• **REQUIREMENTS**: From the entries below, count the lines with "that". Write only the count.

• **RECORD LIST**:
+-------+

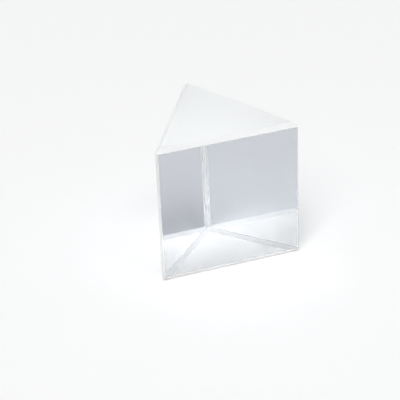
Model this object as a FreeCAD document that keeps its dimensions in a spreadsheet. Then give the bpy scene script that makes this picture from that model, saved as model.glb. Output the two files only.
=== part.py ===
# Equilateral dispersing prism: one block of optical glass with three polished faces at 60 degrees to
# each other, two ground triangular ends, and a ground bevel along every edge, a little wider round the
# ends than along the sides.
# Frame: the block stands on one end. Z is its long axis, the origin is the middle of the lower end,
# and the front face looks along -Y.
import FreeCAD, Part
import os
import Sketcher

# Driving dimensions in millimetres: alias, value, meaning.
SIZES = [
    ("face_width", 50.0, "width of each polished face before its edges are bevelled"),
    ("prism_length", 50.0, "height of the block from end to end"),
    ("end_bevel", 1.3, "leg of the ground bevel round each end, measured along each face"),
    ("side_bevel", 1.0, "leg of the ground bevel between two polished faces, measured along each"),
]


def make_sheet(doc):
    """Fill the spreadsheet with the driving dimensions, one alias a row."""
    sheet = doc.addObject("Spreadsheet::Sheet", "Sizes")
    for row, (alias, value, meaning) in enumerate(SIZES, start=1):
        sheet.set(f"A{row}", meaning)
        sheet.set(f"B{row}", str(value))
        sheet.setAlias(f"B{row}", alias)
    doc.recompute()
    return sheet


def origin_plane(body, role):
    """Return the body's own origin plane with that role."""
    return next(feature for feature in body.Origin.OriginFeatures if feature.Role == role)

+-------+

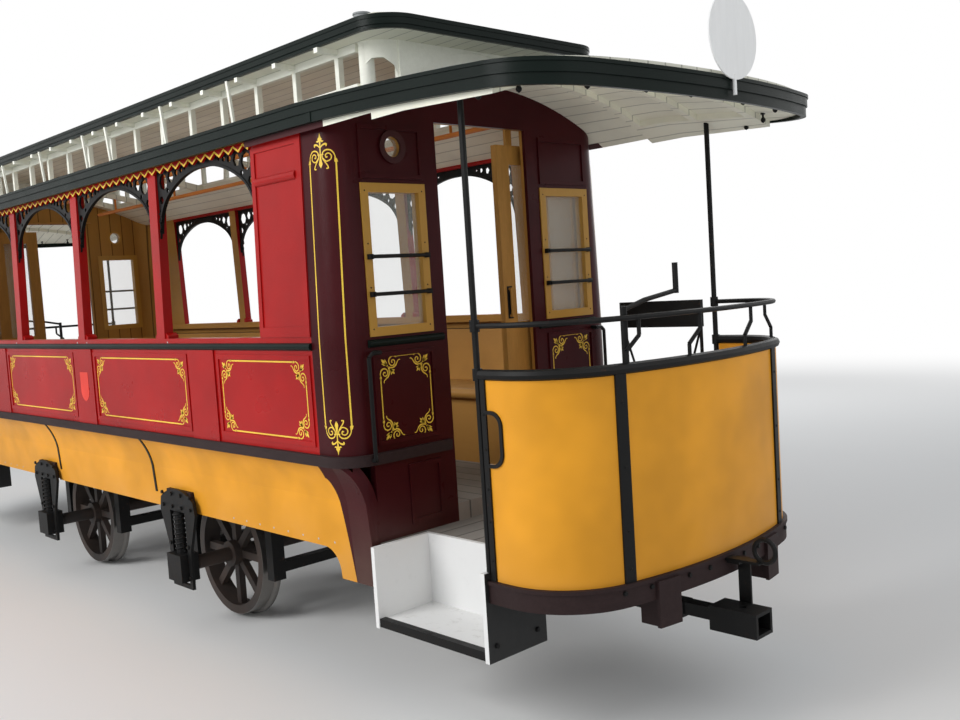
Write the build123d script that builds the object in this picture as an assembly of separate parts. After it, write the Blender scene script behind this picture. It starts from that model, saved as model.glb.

+-------+

• **SOLUTION FOR THIS TASK**: 3